A Amazónia arde e
a culpa é nossa
O planeta atingiu
o ponto em que é necessário atribuir culpas, lidar com consequências e parar de
normalizar actos criminosos contra a natureza. Culpemo-nos, portanto, desta
bola de neve que não derrete nem num cenário apocalíptico de aquecimento
global.
Janine da Silva
Bióloga, ecóloga
e aspirante a investigadora
21 de Agosto de
2019, 17:58
Há climas onde a
ocorrência de fogos é natural, mas não é por acaso que chamamos húmidas às
florestas tropicais. No seu estado natural, estas florestas raramente ardem. Já
tentaram acender a lareira com lenha molhada? Até aqui, não há espaço para
discussão nem tentativa de normalização do absurdo. A pergunta que resta é
simples: porque arde a Amazónia a este ritmo? A ignição somos invariavelmente
nós — humanos.
O alto número de
incêndios que se registam de momento na Amazónia brasileira não é normal, e muito
menos se deve exclusivamente à “época de queimadas por lá”. O planeta atingiu o
ponto em que é necessário atribuir culpas, lidar com consequências e parar de
normalizar actos criminosos contra a natureza. A Amazónia arde porque as secas
são mais frequentes e mais severas. A Amazónia arde porque a desflorestação
aumenta, trazendo com ela mais fontes de ignição, um maior “arco de
desflorestação” e uma alteração do clima regional.
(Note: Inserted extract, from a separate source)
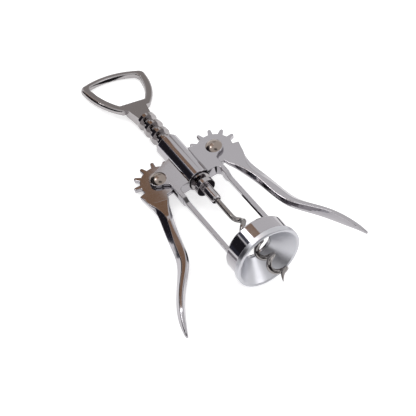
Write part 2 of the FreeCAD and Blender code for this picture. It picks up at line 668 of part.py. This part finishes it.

A Amazónia arde porque tudo
isto está a acontecer ao mesmo tempo, “aqui” e agora. As alterações climáticas
são culpa nossa, a desflorestação é culpa nossa, a mão criminosa é humana.
A redução das
emissões de carbono e da desflorestação é uma componente vital no combate às
alterações climáticas. Entretanto, os humanos cortam, fragmentam e degradam
áreas incomensuráveis de floresta que, por mero acaso, representa um dos
maiores reservatórios de carbono e fonte de oxigénio a nível planetário. Quando
mais se fala de emissões de carbono e perda de biodiversidade, em falta de
tempo para voltar atrás, são eleitos políticos ambientalmente ignorantes,
irresponsáveis e incompetentes. Culpemo-nos, portanto, desta bola de neve que
não derrete nem num cenário apocalíptico de aquecimento global.
“A Amazónia arde
porque as secas são mais frequentes e mais severa A Amazónia arde porque tudo
isto está a acontecer ao mesmo tempo, 'aqui' e agora. As alterações climáticas
são culpa nossa, a desflorestação é culpa nossa, a mão criminosa é humana.”
É o Brasil que
está a arder e o Brasil está muito longe. A Catedral de Notre-Dame também está
longe e ficámos todos comovidos com a perda de tal património. Fiquemos também
comovidos com a perda do património natural, com as mortes humanas e não
humanas que por lá acontecem a cada minuto e das quais ninguém fala. O problema
não é só deles que não respiram, ardem e morrem: é de todos nós.
Por cá, em ano de
eleições e enquanto podemos fazer alguma coisa, julgo que o mais importante
será eleger políticos ambientalmente conscientes e capazes. No cenário
climático que vivemos, com o escasso tempo que temos, é crucial que a
responsabilidade ambiental parta do governo e que este a devolva à população
que o elegeu. É urgente começar a traçar o caminho para uma economia circular
e, para isso, é urgente que sejamos representados por um maior número de
pessoas com formação na área do ambiente e que estas se sentem com os
economistas, gestores, juristas e engenheiros que por norma governam o nosso
país.
Estes “Neros” do
século XXI não estão a incendiar Roma — estão a roubar-nos o ar. A atmosfera
não tem fronteiras e todos respirámos o mesmo ar. A estes “Neros” que são
eleitos por todo o mundo, e a quem os elege, peço apenas 20% da vossa vida em
silêncio, sem respirar, como homenagem à Amazónia que agora morre. Amazónia
essa que nos dá, gratuitamente, 20% do oxigénio que respirámos.